*Source data:*
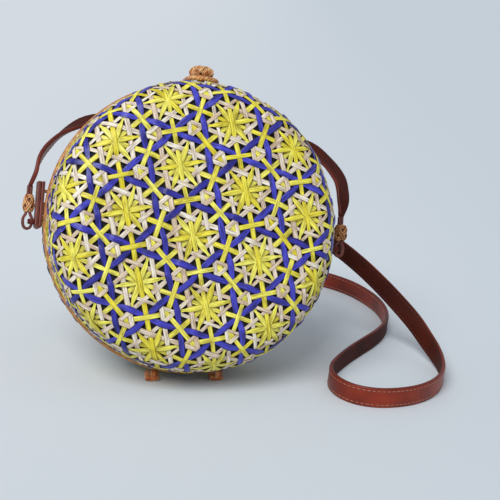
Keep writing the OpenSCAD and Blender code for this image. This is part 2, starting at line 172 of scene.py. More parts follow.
def join_parts(parts):
    """One mesh's points, faces and extra rows from a list of (points, faces, extras...)."""
    points, faces, *extras = zip(*parts)
    starts = np.cumsum([0] + [len(rows) for rows in points]).tolist()
    all_faces = [[v + start for v in face] for start, part in zip(starts, faces) for face in part]
    return (np.concatenate(points), all_faces, *map(np.concatenate, extras))


print("helpers ready")

# %% [markdown]
# Every finish starts the same way: a Principled shader whose colour, roughness and bump come from
# noise laid in the piece's own space. One helper makes the shader and the coordinates, and each
# material then adds what its real surface shows.

# %% Material helpers
def srgb(red, green, blue):
    """A colour given from 0 to 255, as the linear colour that a shader wants."""
    return tuple((v / 255 / 12.92 if v <= 10 else ((v / 255 + 0.055) / 1.055) ** 2.4)
                 for v in (red, green, blue)) + (1.0,)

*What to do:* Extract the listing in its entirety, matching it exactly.

*Solution for this problem:*
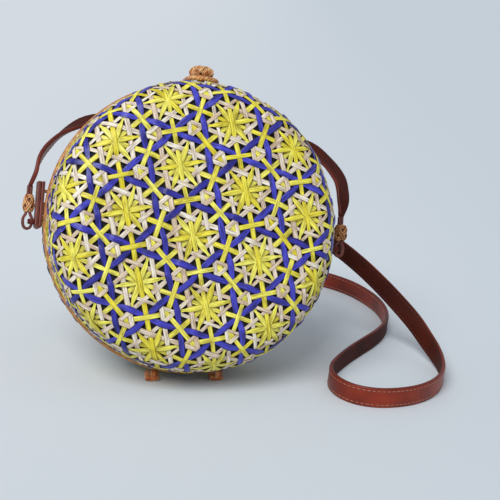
Keep writing the OpenSCAD and Blender code for this image. This is part 2, starting at line 172 of scene.py. More parts follow.
def join_parts(parts):
    """One mesh's points, faces and extra rows from a list of (points, faces, extras...)."""
    points, faces, *extras = zip(*parts)
    starts = np.cumsum([0] + [len(rows) for rows in points]).tolist()
    all_faces = [[v + start for v in face] for start, part in zip(starts, faces) for face in part]
    return (np.concatenate(points), all_faces, *map(np.concatenate, extras))


print("helpers ready")

# %% [markdown]
# Every finish starts the same way: a Principled shader whose colour, roughness and bump come from
# noise laid in the piece's own space. One helper makes the shader and the coordinates, and each
# material then adds what its real surface shows.

# %% Material helpers
def srgb(red, green, blue):
    """A colour given from 0 to 255, as the linear colour that a shader wants."""
    return tuple((v / 255 / 12.92 if v <= 10 else ((v / 255 + 0.055) / 1.055) ** 2.4)
                 for v in (red, green, blue)) + (1.0,)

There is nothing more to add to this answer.